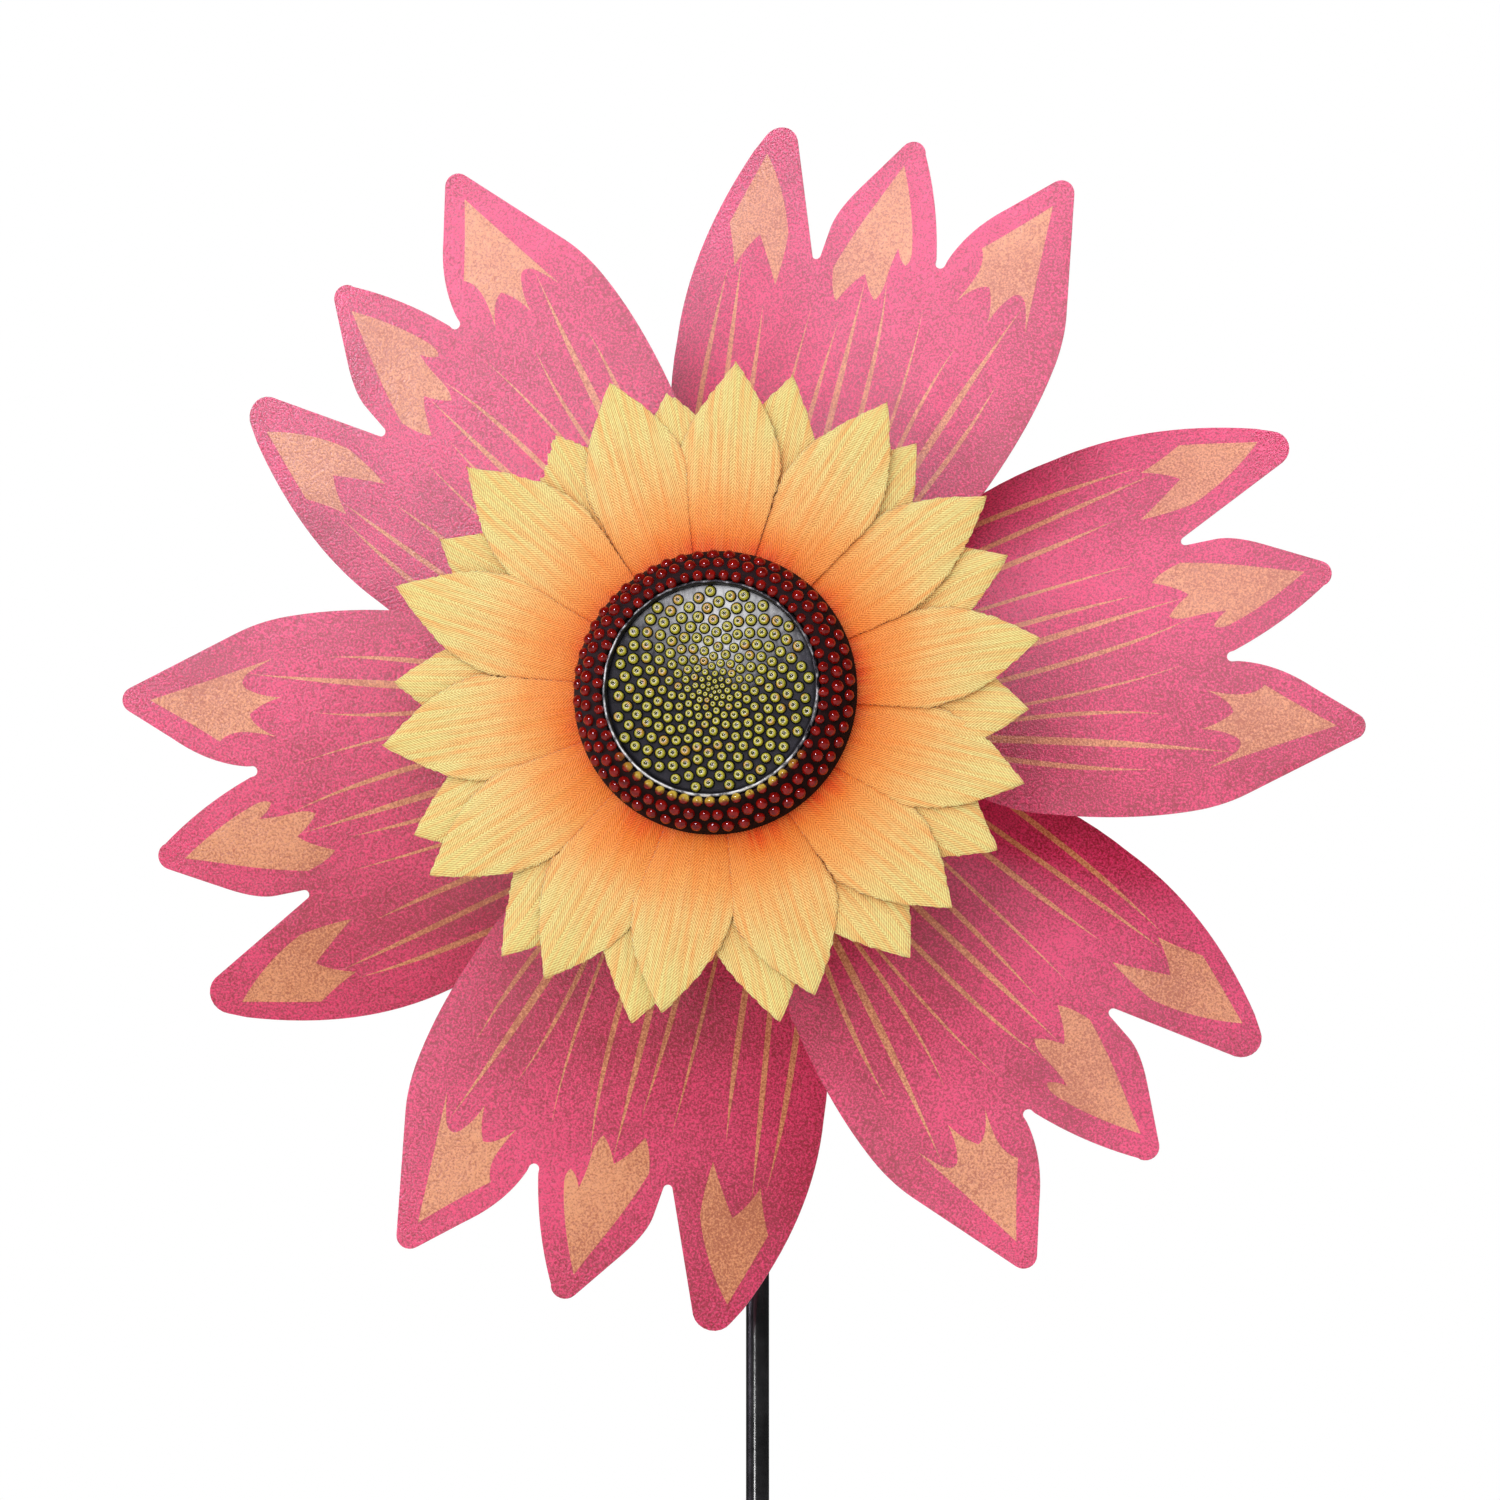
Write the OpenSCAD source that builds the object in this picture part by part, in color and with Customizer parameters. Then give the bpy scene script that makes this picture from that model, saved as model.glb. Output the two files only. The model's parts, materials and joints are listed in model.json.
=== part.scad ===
// Wind spinner: a six-bladed flower wheel that turns on a bolt axle, on a push-in pole.
// The origin is the ground line on the pole's axis. +Z is up and the wheel faces -Y.

/* [Wheel] */
// Height of the wheel's centre above the ground line
wheel_z = 620; // [500:10:900]
// Distance from the pole's axis forward to the blades' roots
wheel_reach = 38; // [36:0.5:44]
// Turn of the first blade from straight up, clockwise from the front
first_blade_turn = 17.5; // [0:0.5:60]

/* [Blade] */
// Thickness of the blade sheet
blade_t = 0.6; // [0.4:0.1:1]
// Radius the sheet is rolled to, bulging towards the front
blade_bend_r = 260; // [220:10:400]
// Pitch of the blades: the clockwise edge stands forward
blade_pitch = 14; // [8:1:16]

/* [Hub] */
// Diameter of the hub flange, the blade plate's disc and the carrier's flange
flange_d = 60; // [56:1:62]
// Thickness of the blade plate and its pads
plate_t = 1.6; // [1.2:0.1:2]
// Diameter of the hub barrel
barrel_d = 20; // [16:1:24]
// Diameter of the screws that hold the blades and the carrier
screw_d = 3; // [2.5:0.5:3]

/* [Flower] */
// Number of petals in each fabric layer
petal_count = 14; // [10:1:16]
// Radius of the front layer's petal tips
petal_tip_r = 99; // [80:1:105]
// Depth the fabric of one layer takes up
petal_t = 2; // [1:0.2:2.4]
// How far the petal tips fall back behind their roots
petal_fall = 5; // [0:0.5:8]
// Outer diameter of the berry ring
seed_d = 85; // [76:1:92]
// Depth of the seed head, from its back to the crest of the berry ring
seed_t = 14; // [12:0.5:16]
// Diameter of the button dish inside the rim
dish_d = 62; // [50:1:66]

/* [Axle] */
// Diameter of the axle bolt
axle_d = 5; // [4:0.5:6]
// Radial running clearance in the bushes and in the pole socket
run_gap = 0.05; // [0.02:0.01:0.08]

/* [Pole] */
// Outer diameter of the pole tubes
tube_d = 7; // [6:0.5:8]
// Wall of the pole tubes
tube_wall = 0.8; // [0.6:0.1:1]
// Length of one tube; the pole has three
tube_len = 262; // [200:2:300]
// Length of the cone on the ground tip
tip_len = 24; // [16:1:40]

/* [Hidden] */
$fn = 72;

red = "#d8325c";
gold = "#f9b957";
steel = "#b8bcc0";
black = "#1b1b1d";

blade_count = 6;
step = 360 / blade_count;      // angle from one blade to the next
sheet_gap = 0.02;              // gap between pieces that are clamped together
easy_gap = 0.1;                // gap round the axle in washers and in the spacer
loose = 0.3;                   // gap beside fabric and at the ends of the running bushes
far = 400;                     // longer than anything that it cuts
small_fn = 32;                 // sides of the small holes and screws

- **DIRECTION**
From the top of the listing above, restate each line word for word up to and including the line with "screw_d = 3; // [2.5:0.5:3]"; add nothing else.

- **ANSWER TO THIS EXERCISE**
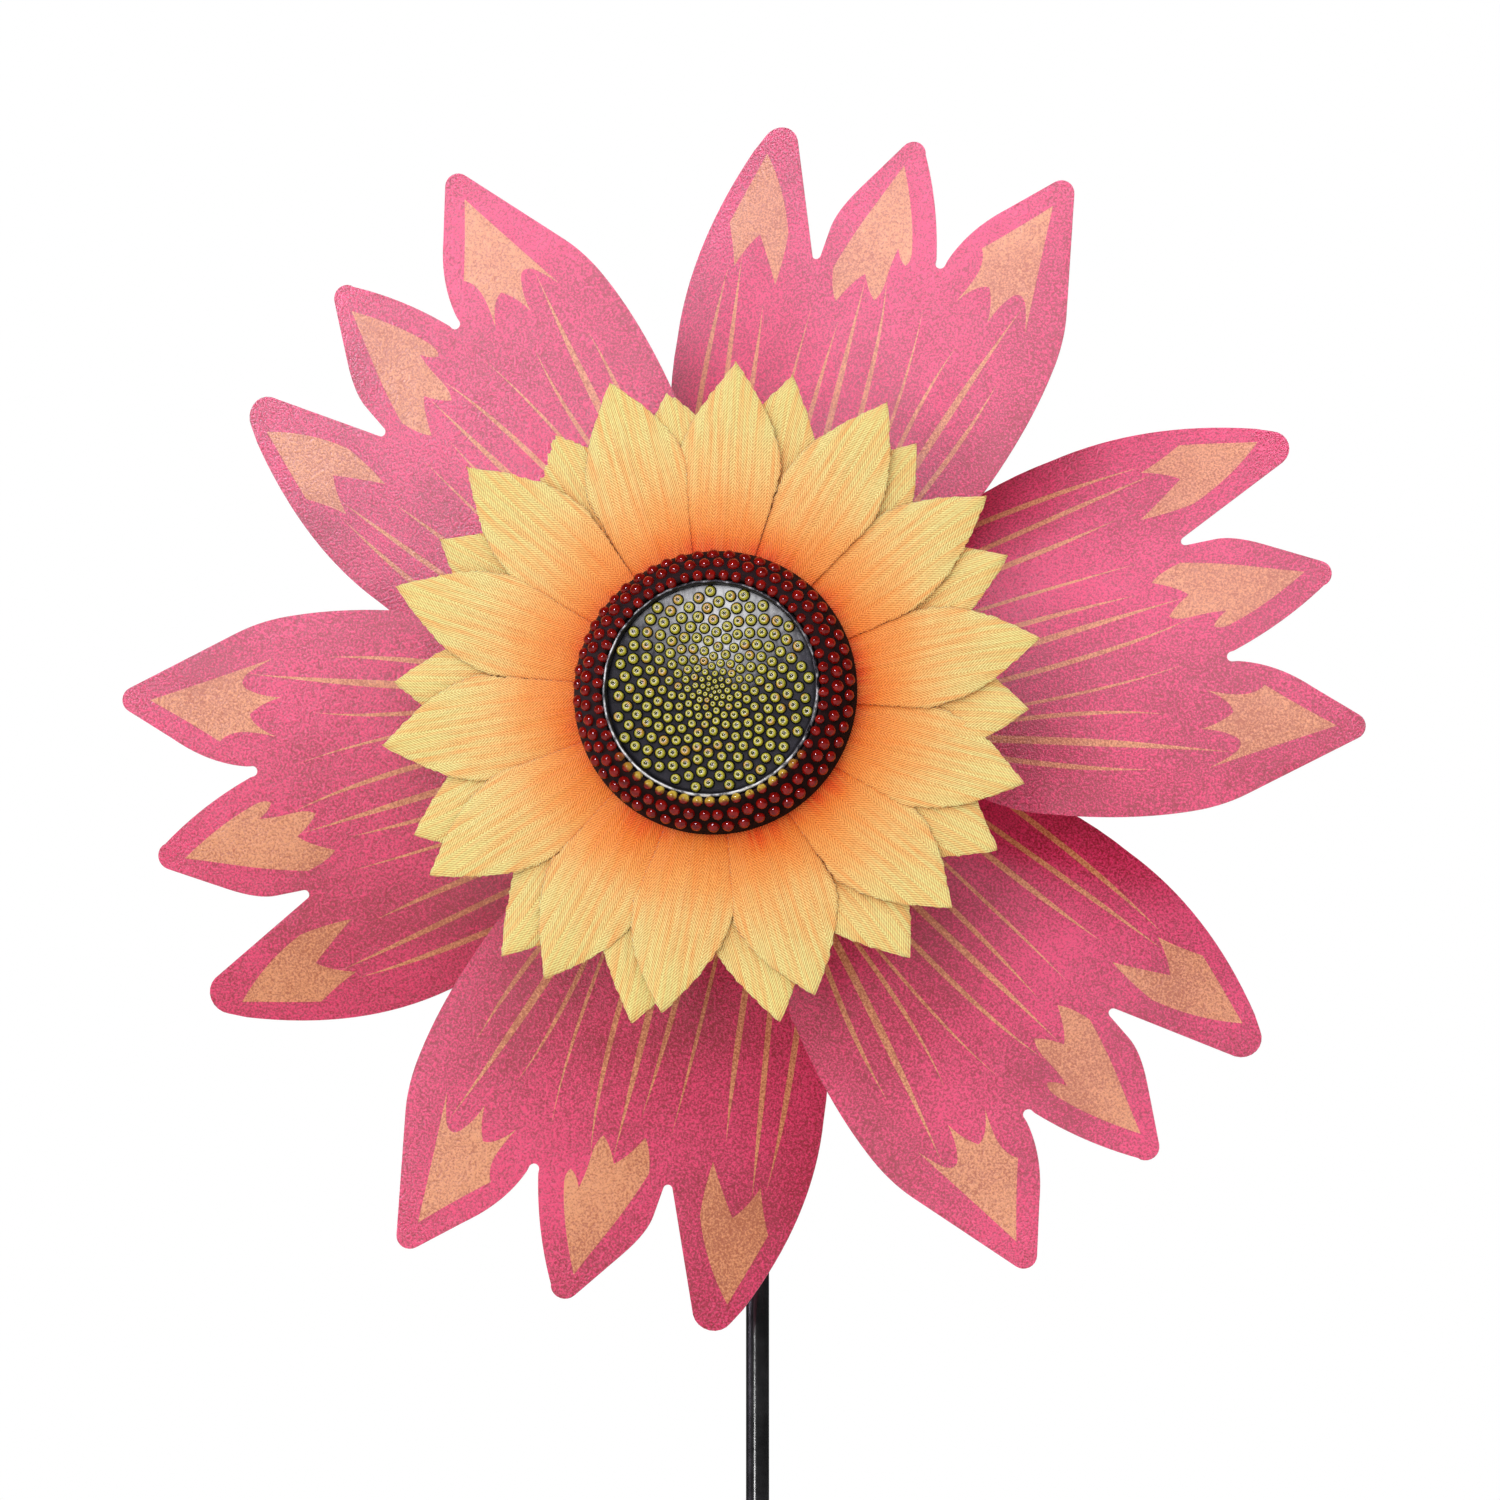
Write the OpenSCAD source that builds the object in this picture part by part, in color and with Customizer parameters. Then give the bpy scene script that makes this picture from that model, saved as model.glb. Output the two files only. The model's parts, materials and joints are listed in model.json.
=== part.scad ===
// Wind spinner: a six-bladed flower wheel that turns on a bolt axle, on a push-in pole.
// The origin is the ground line on the pole's axis. +Z is up and the wheel faces -Y.

/* [Wheel] */
// Height of the wheel's centre above the ground line
wheel_z = 620; // [500:10:900]
// Distance from the pole's axis forward to the blades' roots
wheel_reach = 38; // [36:0.5:44]
// Turn of the first blade from straight up, clockwise from the front
first_blade_turn = 17.5; // [0:0.5:60]

/* [Blade] */
// Thickness of the blade sheet
blade_t = 0.6; // [0.4:0.1:1]
// Radius the sheet is rolled to, bulging towards the front
blade_bend_r = 260; // [220:10:400]
// Pitch of the blades: the clockwise edge stands forward
blade_pitch = 14; // [8:1:16]

/* [Hub] */
// Diameter of the hub flange, the blade plate's disc and the carrier's flange
flange_d = 60; // [56:1:62]
// Thickness of the blade plate and its pads
plate_t = 1.6; // [1.2:0.1:2]
// Diameter of the hub barrel
barrel_d = 20; // [16:1:24]
// Diameter of the screws that hold the blades and the carrier
screw_d = 3; // [2.5:0.5:3]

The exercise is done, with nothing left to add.